I was lonely and angry in Singapore for some reason or other I care not recall. But I like the way the newspaper snapped into focus and I loved the sound of this ridiculous phone though I never heard it ring.
Tuesday, November 17, 2009 at 1:31AM Do geese see God?

Speaking of palindromists, A man, a plan, a canal – Panama!
The Mule presides over Oriana's aft end. The swimming pool is sunk into deck five but when the lock fills again her hull will dwarf him. They'll tether and he'll haul her out. Diesel-faced canal workers dead-eye stare and sneer with smeared chins. Pasajeros frolic bake and peer through opera glasses. Alarms clatter, our armed escort barks and photographers scamper scattering off the lock gates. Taking our turn in the middle look at me look at me with one foot on each America. An automaton blares incomprehensible instructions through the stinking Panamanian haze. Loud hailers spaced on telegraph poles every 50 yards. She sounds like the teacher in Good Grief Charlie Brown.
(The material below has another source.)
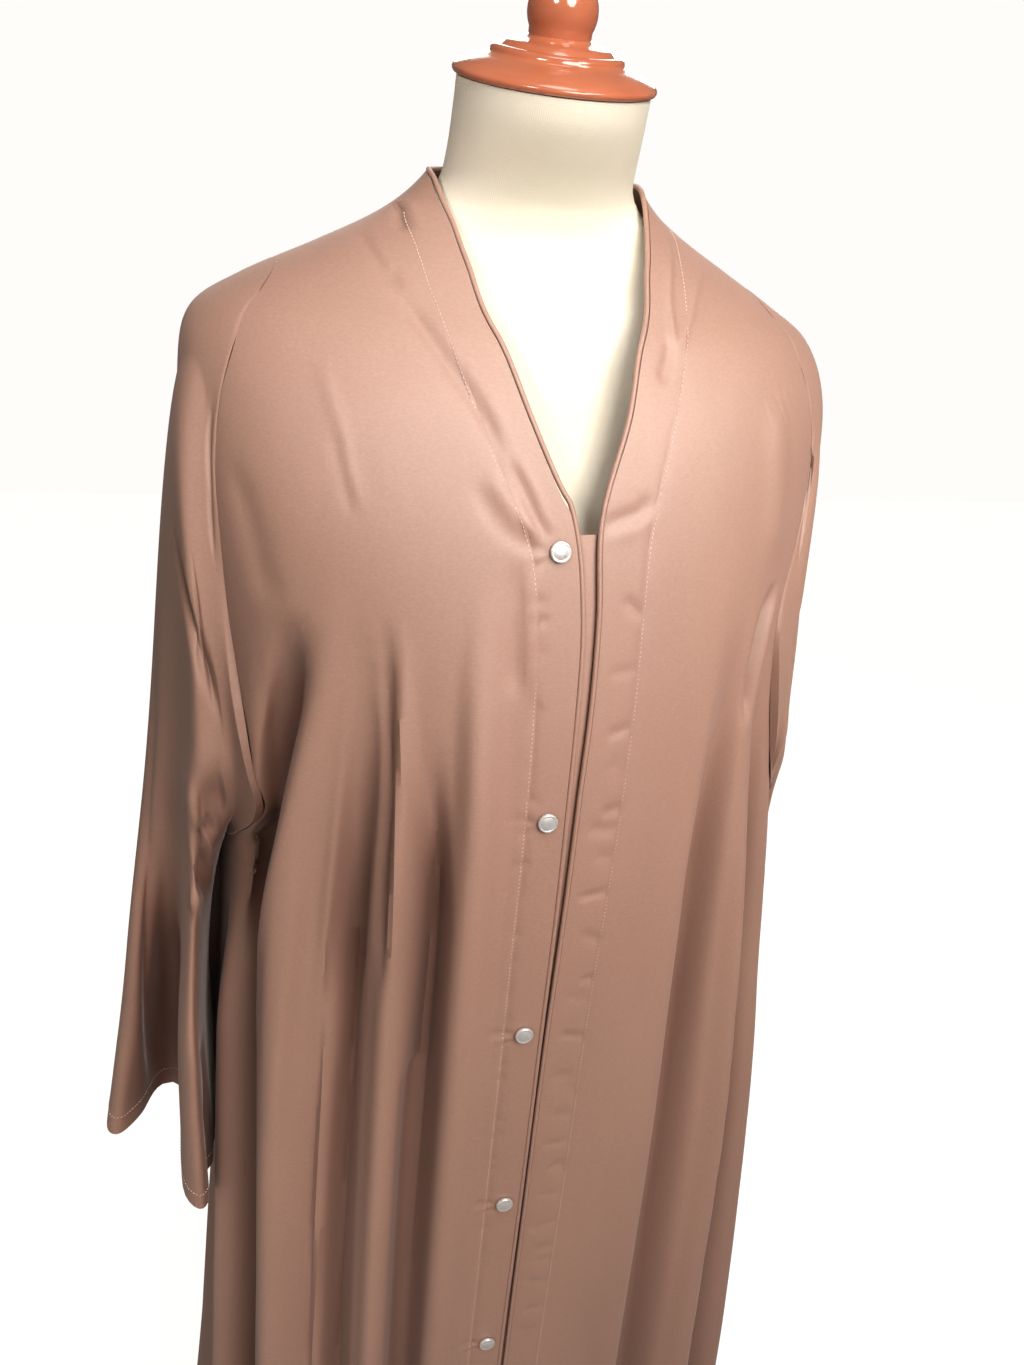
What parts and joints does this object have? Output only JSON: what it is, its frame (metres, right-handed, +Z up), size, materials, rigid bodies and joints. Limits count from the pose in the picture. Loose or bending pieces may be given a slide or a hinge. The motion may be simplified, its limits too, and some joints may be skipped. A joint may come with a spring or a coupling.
{
  "type": "abaya on dress form",
  "caption": "Long open-front satin abaya with wide sleeves, a piped V-neck band and a column of snaps, worn on a limbless dress form with a turned cap on a round stand.",
  "frame": {"origin": "middle of the stand base's underside, on the floor", "axes": "+Z up through the pole and neck, -Y the way the garment's front faces, -X the wearer's right side"},
  "size_m": [0.6498, 0.4896, 1.5868],
  "materials": {
    "satin": "soft satin with a low sheen",
    "piping": "satin cord",
    "snap_metal": "polished, slightly pearly",
    "form_linen": "matte plain weave",
    "form_lacquer": "high gloss lacquer",
    "pole_steel": "brushed"
  },
  "bodies": {
    "root": {"back": "satin", "front_left": "satin", "front_right": "satin", "sleeve_left": "satin", "sleeve_right": "satin", "band_left": "satin", "band_right": "satin", "band_neck": "satin", "underlap": "satin", "piping": "piping", "snap_1": "snap_metal", "snap_2": "snap_metal", "snap_3": "snap_metal", "snap_4": "snap_metal", "snap_5": "snap_metal", "snap_6": "snap_metal", "form_body": "form_linen", "form_cap": "form_lacquer", "stand_base": "form_lacquer", "stand_pole": "pole_steel"}
  },
  "joints": []
}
Tuesday, November 17, 2009 at 12:16AM Able was I ere I saw Elba
Another Captain I was particularly fond of was rather petit and polite. One of the few who would bestow a morning stroll through the crew mess to see how we are all doing today, here in paradise. Back then it would have been through the fug of the smoking end aft into the morning after of the crew bar. Possibly just missing the last of the casino with their bow-ties askew. There was some salacious story about. It sustained throughout his last trip. An overly tall salon girl from Dublin and a Chiropody Incident. He popped up at a crew party on tween deck which was most confusing for everybody. I enjoyed his farewell speech, they ask me, he said, what I'm going to do with myself when I leave the sea. An old sailor once told me that when you leave the sea you must throw a pair of oars over your shoulder and start walking inland. When someone says 'What are they for?' you can stop there.
I followed Napoleon around. From his garden in Ajaccio which reeked of ancient rosemary and skulked with cats, to his exile on Elba then St Helena off Africa. Didnt they ship him off there in a cask of brandy?